Way to keep the pregnancy story from being anything but a "private matter" and then question Palin's credentials as a good mother, Campbell.

Disgusting.

My final gripe, since this post is all ready way too long and too ranty, is that I'm sick of liberals and the media calling Palin "mayor." She's no longer a mayor. She's been a governor since December 4, 2006 - which is as close to two years as it is to the dismissive "year and a half" I keep hearing.

Questions about if her nearly two years of being governor are sufficient are valid. But I've already answered them to my satisfaction.

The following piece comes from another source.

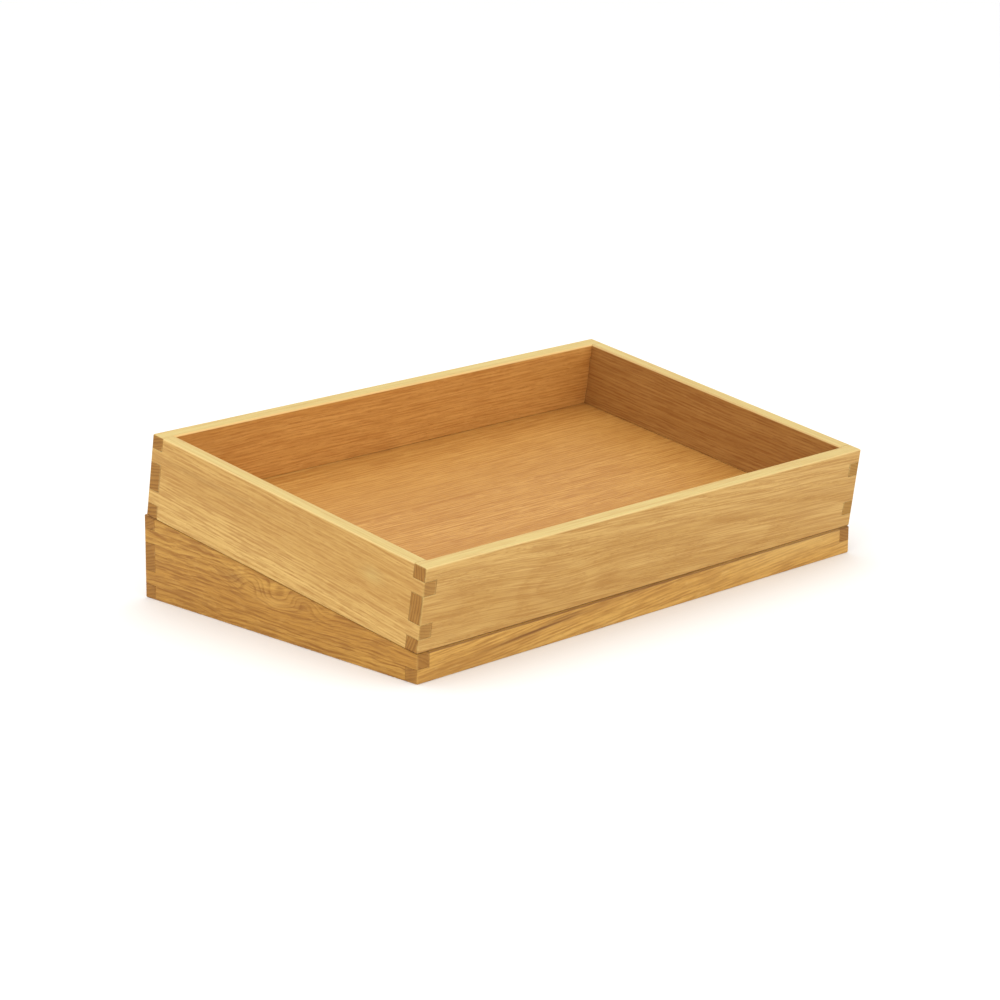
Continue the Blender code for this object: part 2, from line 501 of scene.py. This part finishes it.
def end_colour(graph, figure, look):
    """Sawn ends drink more oil, so they are darker than the faces."""
    colour = graph.mix(graph.times(figure.early, look["end_rings"]), look["end_light"], look["end_dark"])
    colour = graph.mix(graph.times(figure.pores, PORE_AMOUNT), colour, look["end_dark"])
    cloud = graph.between(figure.cloud, *CLOUD_SHOWS_ON_ENDS, 0.0, CLOUD_AMOUNT_ON_ENDS)
    return graph.mix(cloud, colour, look["dark"])


def wear(graph, board, figure, look):
    """1 where hands and cloths rub an open edge smooth and pale, which they do in patches."""
    seed = look["seed"]
    near_edge = graph.between(board.edge_distance(graph, figure.place), 0.0, WEAR_WIDTH, 1.0, 0.0)
    patches = graph.vector("MULTIPLY", graph.join(*figure.place), (WEAR_PATCHES_PER_METRE,) * 3)
    patches = graph.vector("ADD", patches, (seed, seed, seed))
    worn = graph.times(near_edge, graph.between(graph.noise(patches, *WEAR_DETAIL), *WEAR_SHOWS))
    open_edge = graph.between(board.seam_distance(graph, figure.place), *WEAR_FROM_SEAM)
    return graph.times(worn, open_edge)


def add_roughness(graph, shader, figure, ends, worn):
    rough = graph.add(ROUGHNESS, graph.times(figure.early, EARLY_ROUGHER))
    rough = graph.add(rough, graph.times(figure.fibre, FIBRE_ROUGHER))
    rough = graph.add(rough, graph.times(ends, END_ROUGHER))
    rough = graph.subtract(rough, graph.times(worn, WEAR_SMOOTHER))
    graph.put(shader.inputs["Roughness"], rough)


def add_bump(graph, shader, figure):
    """Fibres stand up a little, and pores, rings and dashes lie lower."""
    height = graph.subtract(graph.times(figure.fibre, FIBRE_HEIGHT), figure.pores)
    height = graph.subtract(height, graph.times(figure.rings, RING_SINKS))
    height = graph.subtract(height, graph.times(figure.dashes, DASH_SINKS))
    bump = graph.nodes.new("ShaderNodeBump")
    bump.inputs["Strength"].default_value = BUMP_STRENGTH
    bump.inputs["Distance"].default_value = BUMP_DEPTH
    graph.put(bump.inputs["Height"], height)
    graph.put(shader.inputs["Normal"], bump.outputs["Normal"])


def oak(board, look):
    """Solid oak for one board, with its figure, its end grain, and use along its edges."""
    material = bpy.data.materials.new(f"{board.node}_oak")
    material.use_nodes = True
    graph = Graph(material)
    shader = graph.nodes["Principled BSDF"]
    figure = Figure(graph, board, look)
    ends = board.facing_along(graph, board.axes[0])
    worn = wear(graph, board, figure, look)

    colour = face_colour(graph, figure, look)
    colour = with_marks(graph, figure, look, colour)
    colour = with_stave_shades(graph, figure, look, colour)
    colour = with_edges_and_inside(graph, board, figure, look, colour)
    colour = graph.mix(ends, colour, end_colour(graph, figure, look))
    # Worn patches on open edges are rubbed pale, in the colour that also paints the light on the edge
    # faces.
    colour = graph.mix(graph.times(worn, WEAR_AMOUNT), colour, look["rim"])

    # Painted shade: the arrises along the seam where the tray lies on the riser are darkened towards a
    # dark brown, standing in for the shade in the groove between them.
    seam_side = -OFF_SLOPE if board.on_tray else OFF_SLOPE
    painted_seam_shade = graph.times(board.arris(graph, seam_side), look["painted_seam_shade"])
    colour = graph.mix(painted_seam_shade, colour, look["stain_and_seam_shade"])

    graph.put(shader.inputs["Base Color"], colour)
    shader.inputs["Specular IOR Level"].default_value = SPECULAR
    add_roughness(graph, shader, figure, ends, worn)
    add_bump(graph, shader, figure)
    return material


# A look is the oak of one board. Lengths are in metres, shares and strengths run from 0 to 1, and a
# place is (along the grain, across it) from the board's middle.
#   seed: which part of the endless noise the board is cut from
#   stave, stave_shade: width of the edge-glued staves, and how far their shades differ
#   wander, wander_along: how far the fibres drift, and how many drifts there are along a metre
#   ripple, tilt: how far the fibres shake, and how far they run across for each metre along
#   swirls: place, half length, half width, push on the fibres, push on the growth rings
#   pith, taper, ring: the trunk's middle as (through, across), how it thickens, a year's growth
#   marks: place, half length, half width, amount, and the name of the colour
#   pale_band: where it starts and where it is full, across the board, and its amount
#   inside, the painted shade: what the colour of the inner face is multiplied by, to paint shade and warm
#       bounce light on it
TRAY_LOOK = {
    "seed": 3.1,
    "stave": 1.0,
    "stave_shade": 0.0,
    "wander": 0.010,
    "wander_along": 3.0,
    "ripple": 0.0020,
    "tilt": 0.01,
    "swirls": (),
    "pith": (0.050, 0.160),
    "taper": 0.02,
    "ring": 0.0028,
    "ring_strength": 0.46,
    "streak": 0.50,
    "streaks_along": 5.0,
    "mottle": 1.0,
    "dash": 0.34,
    "fibre": 0.32,
    "fibres_along": 18.0,
    "marks": (),
    "pale_band": (0.0, -0.036, 0.0),
    "light": (0.645, 0.398, 0.118, 1.0),
    "warm": (0.575, 0.335, 0.090, 1.0),
    "dark": (0.505, 0.275, 0.062, 1.0),
    "deep": (0.37, 0.158, 0.028, 1.0),
    "pale": (0.72, 0.470, 0.150, 1.0),
    # Colour of stains, also of the painted shade along the seam
    "stain_and_seam_shade": (0.16, 0.054, 0.010, 1.0),
    # Painted light on the edge faces, also the colour of worn and rubbed places
    "rim": (0.632, 0.490, 0.176, 1.0),
    "rim_share": 0.90,
    # Painted highlight along the upper arrises
    "glint": (0.80, 0.585, 0.245, 1.0),
    "glint_share": 0.70,
    # Painted shade along the seam
    "painted_seam_shade": 0.60,
    # Painted shade and warm bounce light on the inner face
    "inside": (1.0, 0.81, 0.60, 1.0),
    "inside_share": 0.7,
    "end_light": (0.35, 0.155, 0.022, 1.0),
    "end_dark": (0.20, 0.078, 0.010, 1.0),
    "end_rings": 0.7,
}
RISER_LOOK = {
    **TRAY_LOOK,
    "light": (0.57, 0.307, 0.056, 1.0),
    "warm": (0.49, 0.240, 0.036, 1.0),
    "dark": (0.42, 0.190, 0.024, 1.0),
    "deep": (0.28, 0.108, 0.012, 1.0),
    "pale": (0.64, 0.365, 0.086, 1.0),
    "rim": (0.60, 0.350, 0.095, 1.0),
    "rim_share": 0.3,
    "glint_share": 0.0,
    "ring_strength": 0.75,
    "streak": 0.55,
    "dash": 0.40,
    "fibres_along": 30.0,
    "end_light": (0.345, 0.155, 0.025, 1.0),
    "end_dark": (0.22, 0.088, 0.013, 1.0),
    "end_rings": 0.6,
}

BOARD_LOOKS = {
    "tray_left_board": {
        **TRAY_LOOK,
        "seed": 1.7,
        "tilt": -0.01,
        "ring_strength": 0.38,
        "streak": 0.38,
        "fibre": 0.28,
        "pale_band": (0.010, -0.026, 0.85),
        "painted_seam_shade": 0.20,
        "marks": (
            ((0.090, 0.016), 0.070, 0.0022, 0.22, "stain_and_seam_shade"),
            ((-0.106, 0.011), 0.012, 0.0060, 0.35, "rim"),
        ),
        "end_light": (0.40, 0.200, 0.042, 1.0),
        "end_dark": (0.30, 0.138, 0.027, 1.0),
    },
    "tray_front_board": {
        **TRAY_LOOK,
        "seed": 5.3,
        "tilt": 0.05,
        "pith": (0.110, -0.008),
        "ring_strength": 0.18,
        "streak": 0.48,
        "streaks_along": 2.5,
        "mottle": 0.30,
        "dash": 0.10,
        "fibre": 0.54,
        "fibres_along": 15.0,
        "painted_seam_shade": 0.68,
        "ripple": 0.0014,
        "light": (0.658, 0.406, 0.124, 1.0),
        "warm": (0.586, 0.343, 0.094, 1.0),
        "swirls": (((-0.112, -0.014), 0.052, 0.021, 0.005, 0.007),),
    },
    "tray_back_board": {
        **TRAY_LOOK,
        "seed": 9.2,
        "ring_strength": 0.34,
        "streak": 0.36,
        "dash": 0.26,
        # Painted warm bounce light on the back board's inner face
        "inside": (1.18, 0.94, 0.77, 1.0),
    },
    "tray_right_board": {
        **TRAY_LOOK,
        "seed": 12.4,
        # Painted shade: the right board's inner face is made much darker
        "inside": (0.56, 0.38, 0.26, 1.0),
        "end_light": (0.385, 0.195, 0.033, 1.0),
        "end_dark": (0.29, 0.135, 0.021, 1.0),
    },
    "tray_base_panel": {**TRAY_LOOK, "seed": 15.8, "stave": 0.076, "stave_shade": 0.35},
    "riser_left_board": {
        **RISER_LOOK,
        "seed": 4.4,
        "pith": (0.040, 0.055),
        "taper": 0.03,
        "ring": 0.0034,
        "ripple": 0.0070,
        "painted_seam_shade": 0.20,
        "dash": 0.50,
        "light": (0.590, 0.319, 0.059, 1.0),
        "warm": (0.508, 0.250, 0.038, 1.0),
        "swirls": (
            ((0.008, 0.006), 0.058, 0.023, 0.011, 0.010),
            ((0.030, 0.008), 0.018, 0.008, 0.0, 0.008),
            ((-0.004, 0.004), 0.020, 0.009, 0.0, -0.009),
            ((-0.034, 0.003), 0.016, 0.008, 0.0, 0.007),
        ),
        "marks": (
            ((0.049, 0.009), 0.013, 0.0045, 0.24, "stain_and_seam_shade"),
            ((0.017, 0.005), 0.006, 0.0030, 0.18, "stain_and_seam_shade"),
            ((-0.031, 0.004), 0.014, 0.0040, 0.16, "stain_and_seam_shade"),
            ((0.004, -0.003), 0.020, 0.0040, 0.45, "pale"),
        ),
    },
    "riser_front_board": {
        **RISER_LOOK,
        "seed": 7.9,
        "tilt": -0.05,
        "ring_strength": 0.58,
        "streak": 0.44,
        "dash": 0.38,
        "light": (0.79, 0.490, 0.128, 1.0),
        "warm": (0.71, 0.402, 0.089, 1.0),
        "dark": (0.57, 0.290, 0.052, 1.0),
        "deep": (0.38, 0.165, 0.026, 1.0),
        "pale": (0.80, 0.53, 0.17, 1.0),
        "painted_seam_shade": 0.68,
        "marks": (
            ((-0.128, 0.0080), 0.060, 0.0011, 0.95, "stain_and_seam_shade"),
            ((-0.098, 0.0105), 0.022, 0.0009, 0.80, "stain_and_seam_shade"),
            ((0.032, 0.0085), 0.055, 0.0018, 0.45, "stain_and_seam_shade"),
            ((-0.030, 0.0090), 0.055, 0.0045, 0.60, "deep"),
            ((-0.210, 0.002), 0.075, 0.009, 0.50, "deep"),
            ((0.200, -0.002), 0.090, 0.012, 0.40, "pale"),
        ),
    },
    "riser_back_board": {**RISER_LOOK, "seed": 10.6},
    "riser_right_board": {**RISER_LOOK, "seed": 14.1},
}


def soften_edges(piece):
    """Rounds every edge a little. The weld joins split corners first, so the bevel sees whole edges."""
    weld = piece.modifiers.new("weld", "WELD")
    weld.merge_threshold = WELD_DISTANCE
    bevel = piece.modifiers.new("softened_edges", "BEVEL")
    bevel.width = SOFT_EDGE
    bevel.segments = SOFT_EDGE_SEGMENTS
    bevel.limit_method = "ANGLE"
    bevel.angle_limit = math.radians(SOFT_EDGE_ANGLE)
    bevel.harden_normals = True


def finish_boards():
    for node, look in BOARD_LOOKS.items():
        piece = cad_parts[node]
        piece.data.materials.clear()
        piece.data.materials.append(oak(Board(node), look))
        soften_edges(piece)


add_camera()
add_studio()
add_floor()
finish_boards()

And, to those saying "but McCain is old - he might die - and then she'd have to become president!" -- it's worth noting that:
  1. Having a two-year governor be elected the Vice President of the United States

  2. Having the president die just months after that Vice President be elected

  3. Having that elected VP become one of the greatest Presidents of the United States

is a formula that's been successful in the past. Read up on Theodore Roosevelt.

(Oh, and did I mention that TR was also a Republican and reformer? And, I don't wish any harm on McCain, and hope (and expect, given his 90-something mother) that if he is elected that he will lives through his full term. But, in any event, TR pretty clearly shows two years of state governorship can well prepare you to lead this great country of ours!)

Update: More worthwhile debunking of the palinizing here. More coverage of CNN's hitjobs on Palin here here, and here. More info on general hit jobs here, here, here, here, here, and here.

Finally, maybe the worst display of palinizing - which deserves it's own special call out - comes from the Daily Kos:

"Are you telling me that you would not use character-destroying lies to ensure a war against Iran does not occur? . . . What choice do we have? When faced with monsters, we have to be monstrous ourselves."

... and Democrats claim it's Karl Rove that's the master of dirty politics?